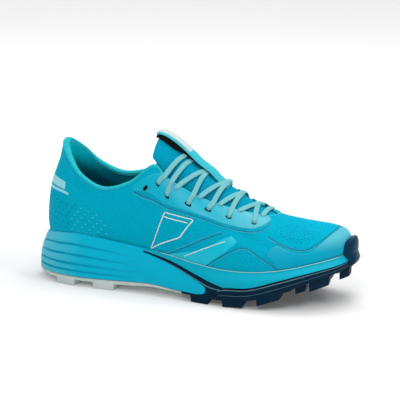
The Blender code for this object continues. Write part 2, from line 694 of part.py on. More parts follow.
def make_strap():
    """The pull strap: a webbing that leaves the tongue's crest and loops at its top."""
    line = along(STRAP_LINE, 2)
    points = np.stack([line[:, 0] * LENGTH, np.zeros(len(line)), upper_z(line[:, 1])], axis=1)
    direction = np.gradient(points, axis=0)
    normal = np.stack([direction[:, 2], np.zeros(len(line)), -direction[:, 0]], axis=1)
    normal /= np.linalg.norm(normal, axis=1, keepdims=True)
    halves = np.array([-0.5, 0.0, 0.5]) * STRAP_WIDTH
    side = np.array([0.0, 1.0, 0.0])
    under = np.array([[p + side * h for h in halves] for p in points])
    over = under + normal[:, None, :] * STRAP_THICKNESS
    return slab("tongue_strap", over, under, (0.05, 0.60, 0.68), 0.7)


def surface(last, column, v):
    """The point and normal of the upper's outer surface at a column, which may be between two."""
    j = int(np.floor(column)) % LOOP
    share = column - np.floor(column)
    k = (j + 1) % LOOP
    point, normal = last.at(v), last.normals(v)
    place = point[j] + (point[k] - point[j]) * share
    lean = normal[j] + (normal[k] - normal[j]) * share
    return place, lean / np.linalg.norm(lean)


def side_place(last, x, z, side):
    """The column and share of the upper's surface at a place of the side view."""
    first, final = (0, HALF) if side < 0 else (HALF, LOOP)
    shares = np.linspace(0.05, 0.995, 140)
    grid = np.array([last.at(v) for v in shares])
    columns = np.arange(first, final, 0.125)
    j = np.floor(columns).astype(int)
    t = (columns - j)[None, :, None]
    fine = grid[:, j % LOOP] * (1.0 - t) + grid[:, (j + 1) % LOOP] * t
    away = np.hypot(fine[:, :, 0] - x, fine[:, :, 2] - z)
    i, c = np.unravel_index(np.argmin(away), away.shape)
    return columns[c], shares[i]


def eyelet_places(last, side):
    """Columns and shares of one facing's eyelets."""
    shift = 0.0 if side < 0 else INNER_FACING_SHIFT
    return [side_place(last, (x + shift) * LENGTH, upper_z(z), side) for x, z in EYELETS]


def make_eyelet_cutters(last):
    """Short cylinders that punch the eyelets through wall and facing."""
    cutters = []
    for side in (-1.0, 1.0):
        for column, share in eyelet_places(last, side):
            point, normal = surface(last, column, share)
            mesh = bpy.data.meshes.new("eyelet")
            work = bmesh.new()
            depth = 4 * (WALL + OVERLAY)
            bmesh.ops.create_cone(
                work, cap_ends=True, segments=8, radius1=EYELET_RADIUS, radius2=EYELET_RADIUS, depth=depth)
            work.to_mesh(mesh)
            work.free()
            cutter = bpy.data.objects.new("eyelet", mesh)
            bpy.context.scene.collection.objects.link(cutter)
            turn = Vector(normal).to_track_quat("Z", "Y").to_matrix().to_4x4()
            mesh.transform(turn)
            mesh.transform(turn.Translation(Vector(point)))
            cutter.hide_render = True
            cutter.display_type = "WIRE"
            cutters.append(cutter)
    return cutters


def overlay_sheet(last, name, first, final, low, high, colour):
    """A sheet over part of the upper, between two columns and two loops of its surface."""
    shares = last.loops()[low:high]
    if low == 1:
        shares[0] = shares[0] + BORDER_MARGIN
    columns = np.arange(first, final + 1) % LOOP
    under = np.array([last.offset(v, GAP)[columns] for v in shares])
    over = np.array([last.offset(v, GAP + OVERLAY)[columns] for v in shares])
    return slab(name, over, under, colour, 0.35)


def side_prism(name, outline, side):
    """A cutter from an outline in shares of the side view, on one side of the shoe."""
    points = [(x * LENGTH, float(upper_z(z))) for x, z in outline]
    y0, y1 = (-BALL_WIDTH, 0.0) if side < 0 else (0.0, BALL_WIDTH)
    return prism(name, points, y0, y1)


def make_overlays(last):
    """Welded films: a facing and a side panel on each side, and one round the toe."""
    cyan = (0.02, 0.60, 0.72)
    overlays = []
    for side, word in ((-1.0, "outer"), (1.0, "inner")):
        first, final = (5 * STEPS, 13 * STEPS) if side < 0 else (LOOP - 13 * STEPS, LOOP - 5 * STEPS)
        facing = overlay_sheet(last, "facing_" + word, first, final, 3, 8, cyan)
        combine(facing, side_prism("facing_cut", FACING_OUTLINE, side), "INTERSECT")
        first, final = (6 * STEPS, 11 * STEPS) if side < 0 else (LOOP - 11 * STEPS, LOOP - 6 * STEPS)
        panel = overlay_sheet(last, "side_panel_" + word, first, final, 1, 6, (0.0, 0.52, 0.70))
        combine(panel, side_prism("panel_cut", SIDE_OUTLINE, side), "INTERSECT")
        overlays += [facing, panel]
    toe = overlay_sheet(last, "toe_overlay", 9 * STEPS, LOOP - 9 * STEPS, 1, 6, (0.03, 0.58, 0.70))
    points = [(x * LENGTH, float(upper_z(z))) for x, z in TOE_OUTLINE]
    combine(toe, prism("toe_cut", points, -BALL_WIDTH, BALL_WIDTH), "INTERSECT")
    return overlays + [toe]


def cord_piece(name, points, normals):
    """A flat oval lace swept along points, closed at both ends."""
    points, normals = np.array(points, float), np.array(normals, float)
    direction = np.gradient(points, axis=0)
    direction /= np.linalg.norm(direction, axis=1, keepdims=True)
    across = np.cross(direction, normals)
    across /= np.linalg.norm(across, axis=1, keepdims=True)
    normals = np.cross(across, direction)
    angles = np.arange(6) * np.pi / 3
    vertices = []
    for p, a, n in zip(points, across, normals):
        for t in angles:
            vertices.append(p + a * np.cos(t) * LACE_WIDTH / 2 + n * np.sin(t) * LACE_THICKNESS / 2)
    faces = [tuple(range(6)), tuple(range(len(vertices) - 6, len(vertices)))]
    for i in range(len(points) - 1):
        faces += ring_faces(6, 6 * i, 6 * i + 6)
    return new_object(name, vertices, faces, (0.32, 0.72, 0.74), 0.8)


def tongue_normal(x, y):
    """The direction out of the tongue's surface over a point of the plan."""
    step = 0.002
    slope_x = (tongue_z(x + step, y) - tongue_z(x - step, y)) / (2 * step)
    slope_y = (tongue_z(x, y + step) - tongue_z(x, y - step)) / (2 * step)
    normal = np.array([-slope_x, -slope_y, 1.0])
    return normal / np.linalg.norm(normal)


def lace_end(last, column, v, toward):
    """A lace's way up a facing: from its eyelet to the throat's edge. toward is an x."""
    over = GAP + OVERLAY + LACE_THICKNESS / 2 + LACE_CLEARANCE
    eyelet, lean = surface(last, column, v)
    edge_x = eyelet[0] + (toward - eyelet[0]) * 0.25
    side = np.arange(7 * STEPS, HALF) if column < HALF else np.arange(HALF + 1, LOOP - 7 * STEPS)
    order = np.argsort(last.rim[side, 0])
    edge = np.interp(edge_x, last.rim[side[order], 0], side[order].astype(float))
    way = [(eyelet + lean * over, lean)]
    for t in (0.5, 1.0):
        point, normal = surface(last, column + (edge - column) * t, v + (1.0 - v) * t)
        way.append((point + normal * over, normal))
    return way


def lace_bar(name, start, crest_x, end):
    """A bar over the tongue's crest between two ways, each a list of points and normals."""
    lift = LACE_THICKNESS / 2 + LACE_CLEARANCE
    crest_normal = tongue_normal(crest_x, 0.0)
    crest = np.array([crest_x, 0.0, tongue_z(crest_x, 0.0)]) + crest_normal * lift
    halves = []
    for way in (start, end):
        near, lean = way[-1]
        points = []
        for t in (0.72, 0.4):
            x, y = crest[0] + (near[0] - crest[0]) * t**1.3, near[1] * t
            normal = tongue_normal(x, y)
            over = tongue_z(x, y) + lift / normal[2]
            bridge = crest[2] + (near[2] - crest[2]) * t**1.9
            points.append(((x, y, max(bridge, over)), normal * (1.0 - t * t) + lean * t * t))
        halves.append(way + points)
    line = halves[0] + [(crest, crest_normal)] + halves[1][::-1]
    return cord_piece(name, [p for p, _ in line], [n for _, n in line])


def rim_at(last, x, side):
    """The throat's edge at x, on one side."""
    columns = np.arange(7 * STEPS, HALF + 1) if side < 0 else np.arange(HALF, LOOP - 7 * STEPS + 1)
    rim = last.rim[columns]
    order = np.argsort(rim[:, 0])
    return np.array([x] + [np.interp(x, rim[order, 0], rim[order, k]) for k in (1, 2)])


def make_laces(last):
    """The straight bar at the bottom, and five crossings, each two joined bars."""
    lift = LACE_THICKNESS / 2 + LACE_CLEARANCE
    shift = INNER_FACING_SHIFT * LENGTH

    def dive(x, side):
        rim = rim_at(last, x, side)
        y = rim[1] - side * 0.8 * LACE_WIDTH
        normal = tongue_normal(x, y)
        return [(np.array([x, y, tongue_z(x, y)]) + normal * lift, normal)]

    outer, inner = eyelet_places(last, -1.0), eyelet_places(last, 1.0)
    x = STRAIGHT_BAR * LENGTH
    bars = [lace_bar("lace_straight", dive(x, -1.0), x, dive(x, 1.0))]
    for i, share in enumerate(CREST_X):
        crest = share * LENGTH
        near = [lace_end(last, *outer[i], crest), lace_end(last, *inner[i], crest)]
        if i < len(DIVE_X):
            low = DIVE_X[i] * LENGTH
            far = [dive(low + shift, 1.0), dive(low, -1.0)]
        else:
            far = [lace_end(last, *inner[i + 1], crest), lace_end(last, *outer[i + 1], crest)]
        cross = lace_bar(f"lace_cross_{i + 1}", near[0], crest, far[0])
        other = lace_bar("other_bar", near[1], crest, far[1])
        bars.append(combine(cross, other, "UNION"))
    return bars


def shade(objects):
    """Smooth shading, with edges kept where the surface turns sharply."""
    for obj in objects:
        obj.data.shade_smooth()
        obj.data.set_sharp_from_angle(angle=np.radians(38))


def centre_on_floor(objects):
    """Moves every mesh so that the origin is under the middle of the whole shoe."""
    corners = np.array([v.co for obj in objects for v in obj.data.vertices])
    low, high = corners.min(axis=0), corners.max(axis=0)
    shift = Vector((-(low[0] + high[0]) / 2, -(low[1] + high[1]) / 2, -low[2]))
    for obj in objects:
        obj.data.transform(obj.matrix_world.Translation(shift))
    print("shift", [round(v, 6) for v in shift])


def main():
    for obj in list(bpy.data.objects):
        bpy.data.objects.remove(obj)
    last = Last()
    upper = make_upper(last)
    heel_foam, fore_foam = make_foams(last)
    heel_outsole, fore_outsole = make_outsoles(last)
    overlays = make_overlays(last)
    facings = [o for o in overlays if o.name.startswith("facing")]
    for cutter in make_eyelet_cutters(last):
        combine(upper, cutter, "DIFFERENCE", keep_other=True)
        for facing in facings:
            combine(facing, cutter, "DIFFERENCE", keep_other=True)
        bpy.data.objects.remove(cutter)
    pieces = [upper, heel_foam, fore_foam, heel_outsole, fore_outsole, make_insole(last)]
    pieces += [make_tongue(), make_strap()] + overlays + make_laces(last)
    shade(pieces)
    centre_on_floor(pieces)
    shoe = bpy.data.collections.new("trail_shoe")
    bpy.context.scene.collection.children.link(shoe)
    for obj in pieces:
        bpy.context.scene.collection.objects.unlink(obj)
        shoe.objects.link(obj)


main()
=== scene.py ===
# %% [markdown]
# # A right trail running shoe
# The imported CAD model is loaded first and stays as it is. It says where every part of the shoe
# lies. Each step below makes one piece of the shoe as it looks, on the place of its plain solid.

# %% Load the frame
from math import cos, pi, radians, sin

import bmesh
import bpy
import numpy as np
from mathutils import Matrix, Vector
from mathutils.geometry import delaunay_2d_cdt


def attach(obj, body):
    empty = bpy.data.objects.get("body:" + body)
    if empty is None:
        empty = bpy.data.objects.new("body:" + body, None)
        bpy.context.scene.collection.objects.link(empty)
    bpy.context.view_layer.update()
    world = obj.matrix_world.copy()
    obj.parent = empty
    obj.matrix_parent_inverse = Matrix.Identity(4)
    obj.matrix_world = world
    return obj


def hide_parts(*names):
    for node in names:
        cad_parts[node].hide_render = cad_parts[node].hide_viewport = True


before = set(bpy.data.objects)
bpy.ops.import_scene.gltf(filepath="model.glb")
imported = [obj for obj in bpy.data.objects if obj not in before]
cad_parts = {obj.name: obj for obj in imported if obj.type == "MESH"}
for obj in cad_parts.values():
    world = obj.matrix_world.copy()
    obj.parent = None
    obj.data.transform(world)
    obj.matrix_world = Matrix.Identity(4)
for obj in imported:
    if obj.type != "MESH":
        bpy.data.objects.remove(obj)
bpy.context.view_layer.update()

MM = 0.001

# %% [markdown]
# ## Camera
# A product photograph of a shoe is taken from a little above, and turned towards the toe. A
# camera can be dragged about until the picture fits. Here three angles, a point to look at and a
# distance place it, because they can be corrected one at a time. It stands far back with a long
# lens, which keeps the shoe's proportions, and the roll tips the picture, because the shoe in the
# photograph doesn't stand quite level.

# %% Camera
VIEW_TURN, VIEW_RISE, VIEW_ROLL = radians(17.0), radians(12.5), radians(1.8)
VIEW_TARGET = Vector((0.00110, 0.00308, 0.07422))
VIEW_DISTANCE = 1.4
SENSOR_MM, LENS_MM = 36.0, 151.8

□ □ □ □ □

**Written task**: Quote only the lines running from the line that holds "for facing in" to the line that holds "obj.parent = empty", both ends included.

**Result of the exercise**:
        for facing in facings:
            combine(facing, cutter, "DIFFERENCE", keep_other=True)
        bpy.data.objects.remove(cutter)
    pieces = [upper, heel_foam, fore_foam, heel_outsole, fore_outsole, make_insole(last)]
    pieces += [make_tongue(), make_strap()] + overlays + make_laces(last)
    shade(pieces)
    centre_on_floor(pieces)
    shoe = bpy.data.collections.new("trail_shoe")
    bpy.context.scene.collection.children.link(shoe)
    for obj in pieces:
        bpy.context.scene.collection.objects.unlink(obj)
        shoe.objects.link(obj)


main()
=== scene.py ===
# %% [markdown]
# # A right trail running shoe
# The imported CAD model is loaded first and stays as it is. It says where every part of the shoe
# lies. Each step below makes one piece of the shoe as it looks, on the place of its plain solid.

# %% Load the frame
from math import cos, pi, radians, sin

import bmesh
import bpy
import numpy as np
from mathutils import Matrix, Vector
from mathutils.geometry import delaunay_2d_cdt


def attach(obj, body):
    empty = bpy.data.objects.get("body:" + body)
    if empty is None:
        empty = bpy.data.objects.new("body:" + body, None)
        bpy.context.scene.collection.objects.link(empty)
    bpy.context.view_layer.update()
    world = obj.matrix_world.copy()
    obj.parent = empty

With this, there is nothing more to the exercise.